McCarthy struggled through classes at a state college. He got into the Iowa Writers Workshop, where professors told him the war was over and to write about other things. He wrote poetry about the war to try to describe it. War Story: Vietnam War Poems (The Crossing Press, 1977) took a crack at it. It described the elements of PTSD before the malady was named by the psychiatric establishment. 

That first poetry collection caught the attention of Gloria Emerson, the fabled New York Times war correspondent, who became a mentor. She got him an assignment to write an article about the dedication of the new Vietnam Veterans Memorial in Washington, DC. “You have to go down there and cover the dedication ceremony and then you’ll write a poem about it later,” she told him in a telephone call. “First you get paid to write about it and that will cover your expenses.” 

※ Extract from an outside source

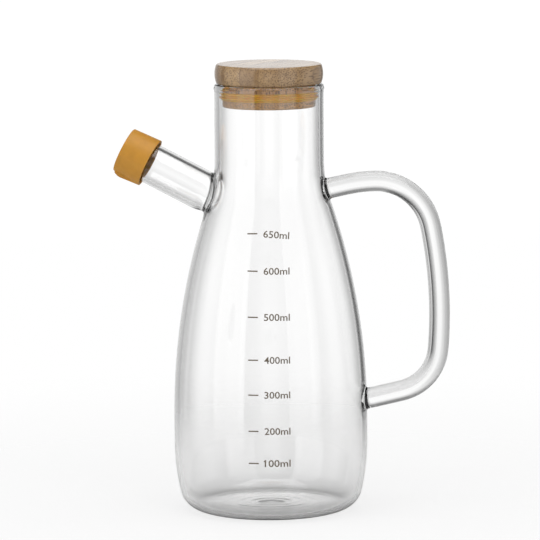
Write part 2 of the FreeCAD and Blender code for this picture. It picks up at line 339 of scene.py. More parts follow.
class OILBOTTLE_OT_glass(bpy.types.Operator):
    """Remake the body, the pouring tube and the handle as one smooth piece of clear glass"""
    bl_idname = "oil_bottle.glass"
    bl_label = "Glass"

    # Radius, turn in degrees and steps of each bend of the rod.
    rod_bends = ((75 * MM, 11.0, 4), (25.8 * MM, 80.7, 12), (211 * MM, 16.0, 14), (23 * MM, 71.2, 10))
    tube_sides, rod_sides = 32, 16
    tiny = 0.001 * MM
    section_gap = 0.2 * MM    # points of the body's section that lie closer become one
    section_run = 12 * MM     # straight runs of the section that are longer are halved
    ring_step = 5 * MM        # from ring to ring along the tube
    wall_reach = 8 * MM       # how far off its plane the skin of the wall still belongs to a joint
    # How many welds a limb's first or last ring stands off the wall, and how many the opening in
    # the wall is wider than the limb.
    tube_root_welds, bore_root_welds, tube_opening_welds = 1.9, 1.1, 0.8
    rod_end_welds, rod_opening_welds = 1.2, 0.85
    wave_length = 6.5 * MM    # of the rings in the floor
    wave_height = 0.05 * MM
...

He reached out to other vets, joining Vietnam Veterans Against the War. He offered writing workshops for vets, taught writing at Attica prison, in migrant labor camps, county jails, schools. By the time he became a college professor, he knew a lot about how to help other people tell their stories. 

But he struggled to tell his own. This book is focused on revealing, 50-some years since his return from war, what he found so hard to talk about. In retirement, he can no longer hide behind the sandbags he erected as a college professor who took on extra work, including teaching at the American Academy in Rome and at local schools. 

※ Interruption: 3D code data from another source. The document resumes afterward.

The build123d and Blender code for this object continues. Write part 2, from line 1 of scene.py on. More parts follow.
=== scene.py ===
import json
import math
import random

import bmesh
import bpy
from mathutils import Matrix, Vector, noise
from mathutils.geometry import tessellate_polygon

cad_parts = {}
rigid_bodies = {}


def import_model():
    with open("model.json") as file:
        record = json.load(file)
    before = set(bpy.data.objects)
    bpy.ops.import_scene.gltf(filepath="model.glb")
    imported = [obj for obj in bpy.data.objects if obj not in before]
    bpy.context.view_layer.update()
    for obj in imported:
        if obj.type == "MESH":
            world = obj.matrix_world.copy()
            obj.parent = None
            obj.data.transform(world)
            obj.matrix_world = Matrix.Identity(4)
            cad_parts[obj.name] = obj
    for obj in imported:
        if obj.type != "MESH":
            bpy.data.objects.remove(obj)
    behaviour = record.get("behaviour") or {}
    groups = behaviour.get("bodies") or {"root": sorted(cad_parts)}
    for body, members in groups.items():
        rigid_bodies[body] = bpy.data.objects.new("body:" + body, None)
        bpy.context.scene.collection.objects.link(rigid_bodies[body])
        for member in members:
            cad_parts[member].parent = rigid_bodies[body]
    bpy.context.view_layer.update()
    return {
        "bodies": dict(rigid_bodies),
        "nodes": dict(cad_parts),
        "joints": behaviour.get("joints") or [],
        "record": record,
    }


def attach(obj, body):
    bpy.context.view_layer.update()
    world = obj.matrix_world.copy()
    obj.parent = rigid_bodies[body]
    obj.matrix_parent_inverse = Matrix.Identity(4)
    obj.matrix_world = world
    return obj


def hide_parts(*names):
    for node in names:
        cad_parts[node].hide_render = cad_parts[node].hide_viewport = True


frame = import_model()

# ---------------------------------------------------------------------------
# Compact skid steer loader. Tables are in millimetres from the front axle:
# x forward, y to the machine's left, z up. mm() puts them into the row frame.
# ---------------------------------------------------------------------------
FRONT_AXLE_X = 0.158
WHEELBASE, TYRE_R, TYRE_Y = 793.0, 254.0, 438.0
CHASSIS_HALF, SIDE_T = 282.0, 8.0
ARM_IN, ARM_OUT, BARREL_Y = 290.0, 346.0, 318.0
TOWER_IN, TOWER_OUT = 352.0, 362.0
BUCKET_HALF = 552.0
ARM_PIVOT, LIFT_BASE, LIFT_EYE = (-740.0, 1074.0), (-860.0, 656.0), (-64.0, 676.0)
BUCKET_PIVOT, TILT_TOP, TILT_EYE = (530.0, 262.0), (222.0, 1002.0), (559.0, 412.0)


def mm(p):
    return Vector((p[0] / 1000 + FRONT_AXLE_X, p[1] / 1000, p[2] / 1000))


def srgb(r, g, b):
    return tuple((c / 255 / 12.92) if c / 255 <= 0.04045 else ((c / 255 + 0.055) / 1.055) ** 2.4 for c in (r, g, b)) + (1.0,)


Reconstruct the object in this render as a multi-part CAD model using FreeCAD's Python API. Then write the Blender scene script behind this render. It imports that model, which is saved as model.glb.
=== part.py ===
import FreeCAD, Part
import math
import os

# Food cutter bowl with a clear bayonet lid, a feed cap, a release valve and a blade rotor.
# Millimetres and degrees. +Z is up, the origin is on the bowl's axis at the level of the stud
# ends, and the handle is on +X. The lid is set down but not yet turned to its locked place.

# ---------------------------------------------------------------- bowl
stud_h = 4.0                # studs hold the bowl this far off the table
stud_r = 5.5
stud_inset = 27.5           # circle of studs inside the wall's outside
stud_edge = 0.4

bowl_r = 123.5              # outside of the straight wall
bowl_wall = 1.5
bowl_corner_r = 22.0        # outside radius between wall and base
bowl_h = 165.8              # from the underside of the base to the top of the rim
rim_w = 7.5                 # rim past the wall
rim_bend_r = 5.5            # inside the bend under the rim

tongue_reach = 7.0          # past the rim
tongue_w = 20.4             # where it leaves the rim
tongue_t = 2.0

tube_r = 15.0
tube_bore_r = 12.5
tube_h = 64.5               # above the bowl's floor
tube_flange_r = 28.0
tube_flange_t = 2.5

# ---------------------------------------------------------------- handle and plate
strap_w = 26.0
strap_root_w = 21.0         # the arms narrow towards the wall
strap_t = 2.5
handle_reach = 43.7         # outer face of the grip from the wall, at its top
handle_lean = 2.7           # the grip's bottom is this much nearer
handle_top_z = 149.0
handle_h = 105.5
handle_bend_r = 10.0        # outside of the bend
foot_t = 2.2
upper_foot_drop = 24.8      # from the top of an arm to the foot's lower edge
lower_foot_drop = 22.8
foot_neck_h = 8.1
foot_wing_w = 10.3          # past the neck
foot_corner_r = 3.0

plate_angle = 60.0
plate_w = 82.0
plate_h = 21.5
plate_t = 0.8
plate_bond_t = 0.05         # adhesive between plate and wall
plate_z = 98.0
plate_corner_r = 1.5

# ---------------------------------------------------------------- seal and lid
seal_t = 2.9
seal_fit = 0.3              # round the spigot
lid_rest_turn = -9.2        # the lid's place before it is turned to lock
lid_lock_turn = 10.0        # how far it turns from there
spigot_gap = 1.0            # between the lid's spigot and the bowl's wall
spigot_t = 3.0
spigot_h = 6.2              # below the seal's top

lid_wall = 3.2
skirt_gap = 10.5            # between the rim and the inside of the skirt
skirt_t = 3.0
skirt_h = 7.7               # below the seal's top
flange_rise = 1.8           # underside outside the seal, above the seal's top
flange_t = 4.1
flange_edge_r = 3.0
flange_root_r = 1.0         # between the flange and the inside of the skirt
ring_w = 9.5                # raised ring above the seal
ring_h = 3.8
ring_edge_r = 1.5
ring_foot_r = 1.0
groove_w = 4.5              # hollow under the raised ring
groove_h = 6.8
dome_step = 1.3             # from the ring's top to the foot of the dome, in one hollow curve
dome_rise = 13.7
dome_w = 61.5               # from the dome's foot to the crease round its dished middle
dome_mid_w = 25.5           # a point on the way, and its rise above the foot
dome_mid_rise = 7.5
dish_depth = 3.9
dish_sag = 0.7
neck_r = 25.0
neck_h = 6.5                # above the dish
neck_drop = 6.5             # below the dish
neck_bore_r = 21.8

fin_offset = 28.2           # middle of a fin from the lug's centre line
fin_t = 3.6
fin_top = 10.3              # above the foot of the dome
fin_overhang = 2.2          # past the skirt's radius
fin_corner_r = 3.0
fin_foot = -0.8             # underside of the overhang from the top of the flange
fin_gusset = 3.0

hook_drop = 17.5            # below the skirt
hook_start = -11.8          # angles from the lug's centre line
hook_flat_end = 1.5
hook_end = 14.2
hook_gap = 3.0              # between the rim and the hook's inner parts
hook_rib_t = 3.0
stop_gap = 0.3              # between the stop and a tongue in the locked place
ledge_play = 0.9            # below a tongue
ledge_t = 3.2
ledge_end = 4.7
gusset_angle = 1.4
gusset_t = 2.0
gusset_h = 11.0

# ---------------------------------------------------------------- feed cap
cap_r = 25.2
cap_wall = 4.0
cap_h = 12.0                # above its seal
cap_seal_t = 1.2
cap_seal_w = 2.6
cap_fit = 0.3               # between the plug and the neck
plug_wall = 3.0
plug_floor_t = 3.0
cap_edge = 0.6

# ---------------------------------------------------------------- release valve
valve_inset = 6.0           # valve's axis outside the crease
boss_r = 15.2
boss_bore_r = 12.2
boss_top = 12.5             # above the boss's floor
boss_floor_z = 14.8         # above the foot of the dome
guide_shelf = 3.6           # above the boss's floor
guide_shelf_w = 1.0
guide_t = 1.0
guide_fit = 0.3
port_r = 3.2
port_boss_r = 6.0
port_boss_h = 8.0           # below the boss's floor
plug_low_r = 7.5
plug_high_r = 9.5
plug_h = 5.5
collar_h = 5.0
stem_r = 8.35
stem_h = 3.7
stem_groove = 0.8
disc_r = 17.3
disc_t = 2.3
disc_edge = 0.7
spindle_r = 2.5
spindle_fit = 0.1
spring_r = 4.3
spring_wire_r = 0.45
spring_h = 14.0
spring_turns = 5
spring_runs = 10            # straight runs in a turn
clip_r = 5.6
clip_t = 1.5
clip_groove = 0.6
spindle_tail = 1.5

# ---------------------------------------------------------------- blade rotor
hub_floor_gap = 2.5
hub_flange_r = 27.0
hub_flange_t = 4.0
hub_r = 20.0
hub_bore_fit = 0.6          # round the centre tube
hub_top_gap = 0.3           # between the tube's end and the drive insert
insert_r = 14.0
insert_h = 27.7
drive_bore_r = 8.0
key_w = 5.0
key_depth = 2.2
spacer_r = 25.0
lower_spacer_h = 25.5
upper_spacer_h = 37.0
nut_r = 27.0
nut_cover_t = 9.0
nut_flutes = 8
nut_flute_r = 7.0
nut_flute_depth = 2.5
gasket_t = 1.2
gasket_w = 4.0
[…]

“Now they come back when I’m alone, and in the dusk those shadows start to materialize. I can see them—glimpse their faces—this legion,” he writes. “And they are there waiting. They know I have had a life. And I have to join them at some point. I keep trying to tell a few stories, push away from what is there… I think the solution is to learn how to speak to people again, to try to communicate, to keep forcing yourself to wake up. You can’t give in to the ghosts, to the grief, to the overwhelming sadness.”

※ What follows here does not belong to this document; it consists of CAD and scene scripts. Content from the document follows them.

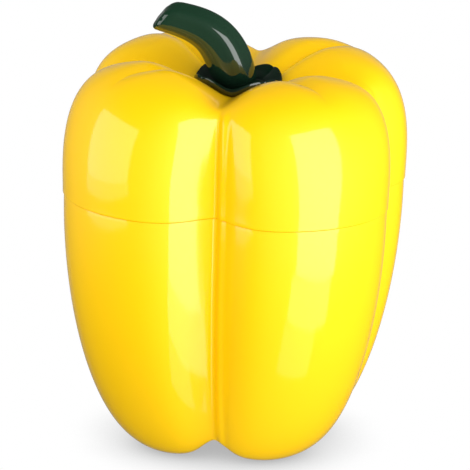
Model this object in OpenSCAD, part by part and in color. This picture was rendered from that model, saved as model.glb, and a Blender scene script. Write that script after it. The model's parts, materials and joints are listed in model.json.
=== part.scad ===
// Pepper keeper: a push-fit storage pot moulded in the shape of a bell pepper.
// The yellow base cup and lid meet at a lapped rim that follows the lobes.
// The green stem is its own moulding, snapped into a bore in the lid.
// The origin is on the table, under the middle of the pot. +Z is up.

/* [Plan shape] */
// Number of lobes round the pepper
lobes = 4; // [3:1:5]
// Distance from the middle to the centre of each lobe's round, at the parting line
lobe_offset = 21.5; // [19:0.1:25]
// Radius of each lobe's round, at the parting line
lobe_radius = 37.4; // [35:0.1:40]
// How far each valley is turned from its even place, counter-clockwise from the one at +X
valley_shift = [-1.1, -2.2, -1.6, -0.8]; // [-6:0.5:6]
// Width over which two lobes blend in a valley
valley_blend = 1.3; // [1:0.1:3]
// Depth of the groove along each valley, at the parting line
groove_depth = 7.5; // [5:0.1:9]
// Half width of a valley's groove, as an angle round the pot
groove_width = 11.4; // [9:0.1:14]

/* [Heights] */
// Height of the parting line above the table
seam_height = 85; // [76:0.5:94]
// Height of the lobes' crests above the parting line
crest_rise = 41.5; // [38:0.5:46]
// Extra height of each lobe's crest, counter-clockwise from the lobe at +X +Y
crest_lift = [0.9, 0.6, 2.3, 1.1]; // [0:0.1:4]
// Height of the stem seat above the parting line
seat_rise = 30.8; // [29:0.5:34]
// Height of the valleys' shoulders above the parting line
valley_rise = 34.5; // [30:0.5:36]
// Height of the hollow under the middle of the base
hollow_height = 6; // [4:0.5:9]
// Height at which the valleys run out under the base
valley_foot_height = 7.3; // [6:0.1:12]

/* [Profile of a lobe] */
// Distance from the middle to the foot of each lobe
foot_reach = 24.4; // [20:0.5:26]
// How far the foot's curve carries outwards before it turns up
foot_sweep = 21; // [17:0.5:25]
// How far the flank stays upright below the parting line
flank_sweep = 38.6; // [32:0.1:46]
// How far the flank stays upright above the parting line
shoulder_sweep = 7.4; // [6:0.1:14]
// Distance from the middle to a lobe's crest
crest_reach = 33; // [30:0.5:36]
// How far the crest's curve carries outwards before it turns down
crest_sweep = 30.3; // [25:0.1:33]
// How far the crest's curve carries inwards, towards the stem seat
crest_inner_sweep = 5.5; // [3:0.5:10]
// How far the crown stays up as it drops to the stem seat
crown_drop = 7; // [3:0.5:9]
// Depth ground off each foot to give it a flat
foot_flat = 0.5; // [0.3:0.1:1]

/* [Profile of a valley] */
// Distance from the middle to where a valley runs out under the base
valley_foot_reach = 27.8; // [25:0.1:34]
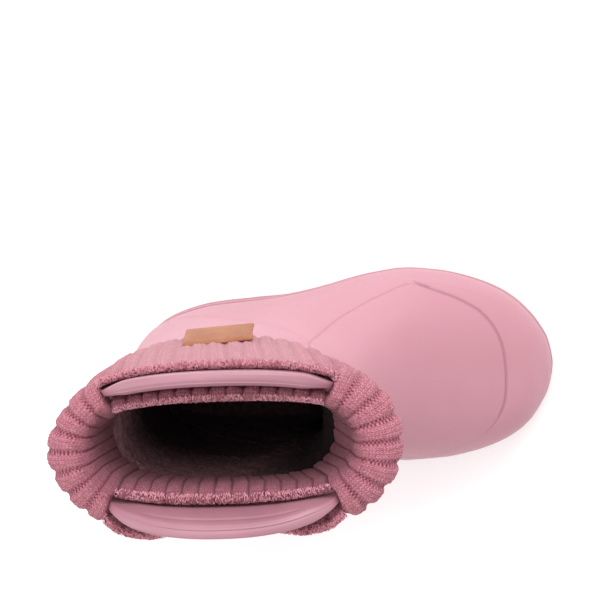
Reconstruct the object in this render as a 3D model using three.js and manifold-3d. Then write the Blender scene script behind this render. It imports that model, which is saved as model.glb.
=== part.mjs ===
// Child's winter rubber boot, left foot: a one-piece moulded shell with two pull
// handles, a lugged outsole, an insole, a ribbed knit collar folded over the rim,
// and a small bare leather tag. Millimetres, +X to the toe, +Y to the left, +Z up.
// The origin is on the ground under the middle of the heel.
import * as THREE from 'three';
import Module from 'manifold-3d';
import { mergeVertices } from 'three/addons/utils/BufferGeometryUtils.js';

const wasm = await Module();
wasm.setup();

// Driving dimensions of the last
const soleLength = 185;
const ballWidth = 85;
const heelWidth = 62;
const shaftWidth = 64;
const toeHeight = 43;
const instepHeight = 100;
const shaftHeight = 156;
const heelCentre = 30;

// Heights of the line where upper and outsole meet
const heelJoint = 16.5;
const archJoint = 16;
const ballJoint = 13.5;
const toeJoint = 17;

// Shell
const wall = 4;
const clearance = 0.3;
const grooveWidth = 1.7;
const grooveSides = 4;

// Pull handles
const handleRise = 21;
const handleThickness = 6;
const handleLean = 3;
const medialLean = 4.5;
const handleFlare = 3;
const handleRoot = 9;
const handleBack = 0.18;
const handleFront = 0.817;

// Outsole
const lugDepth = 3.6;
const channelWidth = 4.2;
const archLift = 4.5;
const toeSpring = 8.5;
const sideStepDepth = 1.3;
const soleOverhang = 0.2;

// Insole
const insoleThickness = 3.5;
const insoleInset = 0.9;

// Knit collar
const ribCount = 42;
const ribDepth = 1.2;
const knitThickness = 3.6;
const hemDrop = 35;
const crestRise = 7;
const linerDrop = 22;
const foldFullness = 1;
const slitClearance = 0.6;
const linerSlack = 1;

// Leather tag
const tagLength = 29.5;
const tagHeight = 17.5;
const tagThickness = 1.6;
const tagAround = 0.24;
const tagAboveHem = 2;

// Mesh steps
const mergeDistance = 0.0001;
const sectionSteps = 36;
const roundSteps = 28;
const outlineSteps = 30;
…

And he discovered another insight. “Now 50+ years later, and after four years of therapy at the James A. Peters VA Hospital in Bronx, New York, I have come to realize that the tranquilizers were a stumbling block to my recovery,” he writes. “Now I know I needed therapy and counseling. Now I know the tranquilizer led to other depressants like alcohol…and drugs, to feeling depressed and full of self-loathing.”

As a persistently creative poet and writer, Gerald McCarthy demonstrates in this book how he helped forge a better way of dealing with PTSD and survivor guilt: write it out.